## Exercise description
Collect each line holding the string "frame".

## Collected data
- - - - -
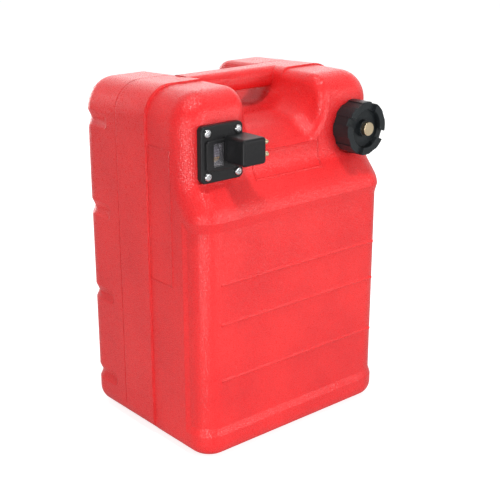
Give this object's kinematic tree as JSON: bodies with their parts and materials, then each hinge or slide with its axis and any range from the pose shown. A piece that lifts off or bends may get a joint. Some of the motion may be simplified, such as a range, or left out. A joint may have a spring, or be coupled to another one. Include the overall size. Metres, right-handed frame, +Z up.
{
  "type": "outboard fuel tank",
  "caption": "Upright portable outboard fuel tank: ribbed red shell with a carry grip across the top, a gauge and fuel outlet head, and a vented screw cap.",
  "frame": {"origin": "on the ground under the middle of the bounding box", "axes": "+Z up, -Y towards the side with the gauge head and the filler cap, +X from the gauge towards the cap"},
  "size_m": [0.306, 0.2546, 0.442],
  "materials": {
    "red_polyethylene": "fine leather grain, semi-matt",
    "black_nylon": "smooth satin",
    "black_cap": "satin",
    "black_rubber": "matt",
    "clear_window": "polished",
    "steel": "bright",
    "brass": "turned",
    "white_plastic": "matt",
    "float_foam": "closed-cell foam, matt"
  },
  "bodies": {
    "tank": {"tank_shell": "red_polyethylene", "insert_nuts": "brass", "gauge_gasket": "black_rubber", "gauge_housing": "black_nylon", "gauge_lens": "clear_window", "lens_seal": "black_rubber", "gauge_screws": "steel", "fuel_prong": "brass", "locating_pin": "brass", "prong_o_rings": "black_rubber", "check_spring": "steel", "pickup_tube": "black_nylon", "pickup_strainer": "white_plastic", "pivot_pin": "steel"},
    "float_arm": {"indicator_drum": "white_plastic", "float_wire": "steel", "float": "float_foam", "float_keeper": "steel"},
    "cap_carrier": {"cap_seal": "black_rubber"},
    "cap": {"filler_cap": "black_cap", "vent_spring": "steel"},
    "vent": {"vent_stem": "brass", "vent_seal": "black_rubber", "vent_retainer": "steel"},
    "ball": {"check_ball": "steel"}
  },
  "joints": [
    {"name": "float_swing", "type": "hinge", "parent": "tank", "child": "float_arm", "pos_m": [-0.11215, -0.07975, 0.3719], "axis": [1, 0, 0], "range_deg": [0, 75]},
    {"name": "cap_travel", "type": "slide", "parent": "tank", "child": "cap_carrier", "axis": [0, -1, 0], "range_m": [0, 0.016]},
    {"name": "cap_turn", "type": "hinge", "parent": "cap_carrier", "child": "cap", "pos_m": [0.112, -0.09, 0.373], "axis": [0, -1, 0], "range_deg": [0, 1441]},
    {"name": "vent_push", "type": "slide", "parent": "cap", "child": "vent", "axis": [0, 1, 0], "range_m": [0, 0.003], "stiffness_N_per_m": 500, "springref_m": -0.003, "deforming": ["vent_spring"]},
    {"name": "ball_push", "type": "slide", "parent": "tank", "child": "ball", "axis": [-1, 0, 0], "range_m": [0, 0.0015], "stiffness_N_per_m": 60, "springref_m": -0.001, "deforming": ["check_spring"]}
  ],
  "couplings": [
    {"joint": "cap_turn", "follows": "cap_travel", "rad_per_m": 1570.8}
  ]
}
- - - - -
## Exercise output
Give this object's kinematic tree as JSON: bodies with their parts and materials, then each hinge or slide with its axis and any range from the pose shown. A piece that lifts off or bends may get a joint. Some of the motion may be simplified, such as a range, or left out. A joint may have a spring, or be coupled to another one. Include the overall size. Metres, right-handed frame, +Z up.
  "frame": {"origin": "on the ground under the middle of the bounding box", "axes": "+Z up, -Y towards the side with the gauge head and the filler cap, +X from the gauge towards the cap"},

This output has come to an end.